Fifth, MDBs can strengthen auction and contract design. They can help prepare model power purchase agreements, curtailment compensation, deemed generation clauses, step-in rights for lenders, termination payment rules, and transparent indexation mechanisms.
Sixth, they can support environmental and social safeguards. Offshore wind affects fisheries, marine biodiversity, navigation, coastal communities, and port areas. ADB has already approved a $500-million policy-based loan2 to support the Philippines’ blue economy, including marine resource management, coastal resilience, and low-carbon development. This can complement offshore wind readiness through marine spatial planning, fisheries compensation, biodiversity safeguards, and coastal-community engagement.
The objective should be to reduce the risk premium embedded in the first P11/kWh offshore wind auction. If the Philippines can reduce grid, port, permitting, payment, foreign exchange, and climate risks, future auctions should attract more competition and lower prices.
The country should not try to win the offshore wind race by offering the highest tariff. It should win by offering the most credible project environment in the ASEAN: clear rules, bankable contracts, prepared ports, planned transmission, disciplined risk allocation, and consumer protection.
The Philippines has taken the first step by launching a dedicated offshore wind auction. The harder task is to convert auction awards into financially closed, constructed, and operating projects.
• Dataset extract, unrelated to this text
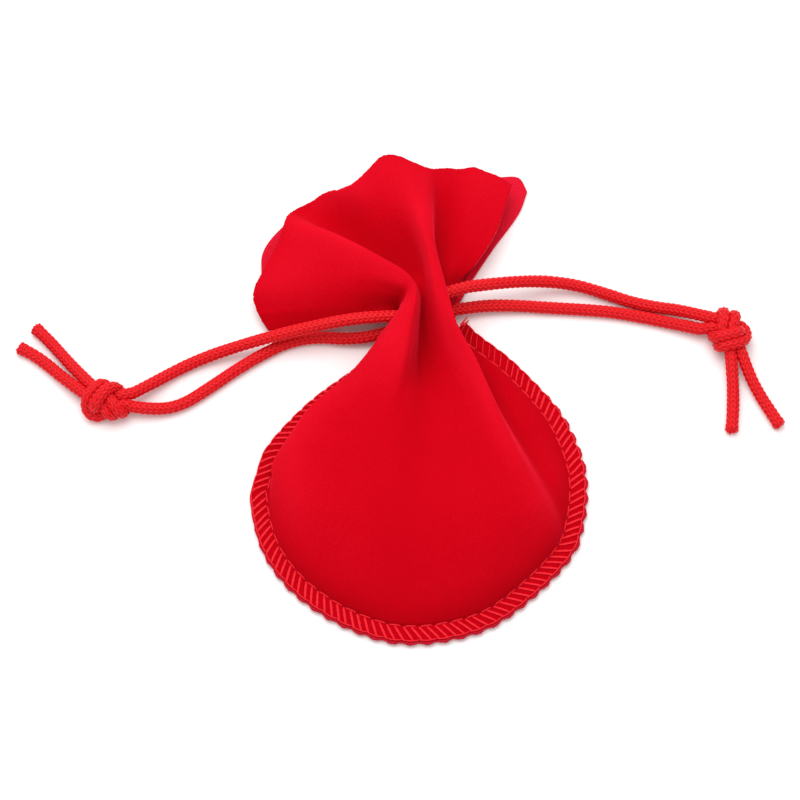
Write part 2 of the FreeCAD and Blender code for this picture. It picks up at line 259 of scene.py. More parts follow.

That is where many emerging markets fail.
Offshore wind can become a pillar of Philippine energy security and industrial development. But only if the auction is designed not merely to award capacity, but to finance, build, and operate it. The Philippines does not just need green power. It needs bankable green infrastructure.
1 https://tinyurl.com/24ppfgux
2 https://tinyurl.com/259qqrd9
Dianne Araral is an infrastructure, energy and finance analyst based in Singapore.